I understand a father's anguish so well because not long ago it became my own, and so I know that sudden plummet from life as we knew it. No, I wasn't a few short feet away knowing that my son was there and yet was no longer anywhere I could reach him. I hadn't been with him just a few minutes earlier having a good time, sharing something I enjoyed and was happy he enjoyed it with me. It was a phone call, not a broken motorcycle on the ground that told me life had abruptly changed.

Even without the dream, yesterday I had thought of the family and the guilt I know they will struggle with because they "let" him get the motorcycle, just as I sometimes struggle with my own guilt over the imagined list of things I could have done differently. An internet search for an obituary this morning revealed his college football information and a different last name for his mother -- and I imagined a broken family like my own where it will be so easy to cast blame and so hard to heal new wounds. Of course, there was no obituary, because their world has fallen apart and planning a funeral was not on anyone in the family's to-do list for the week.

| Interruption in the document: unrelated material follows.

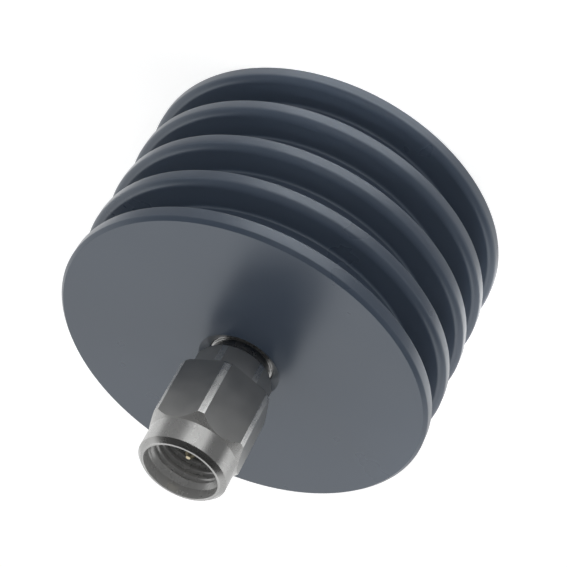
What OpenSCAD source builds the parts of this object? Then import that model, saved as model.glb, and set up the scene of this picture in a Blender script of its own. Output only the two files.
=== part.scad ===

I know that while nothing I can say can change what happened or the reality of life after this, that the people who have been there and have reached out to me have been what keeps me afloat sometimes. When I'm floundering in the sea of grief, I've discovered their hands are the ones that can still reach me and help me find my feet again, because they're still walking along the shore close by and all I have to do is reach out for them. I know their words, which are filled with an understanding no one else can grasp, are more helpful than any platitudes, even if the truth is harder than the false hope that "it will get better" any time soon.

Still, I'm fairly new at this. I message a friend we have in common and ask her to let them know I'm here. I leave a Facebook message that will land in an "others" folder. Beyond that, I don't know how to reach out, how to touch a stranger.

Instead I wake at 5 a.m. from a dream of my lost son and motorcycles, of the things that unhinge a life and leave it flapping in the wind like an old barn door.

And I cry for all we've lost with our sons.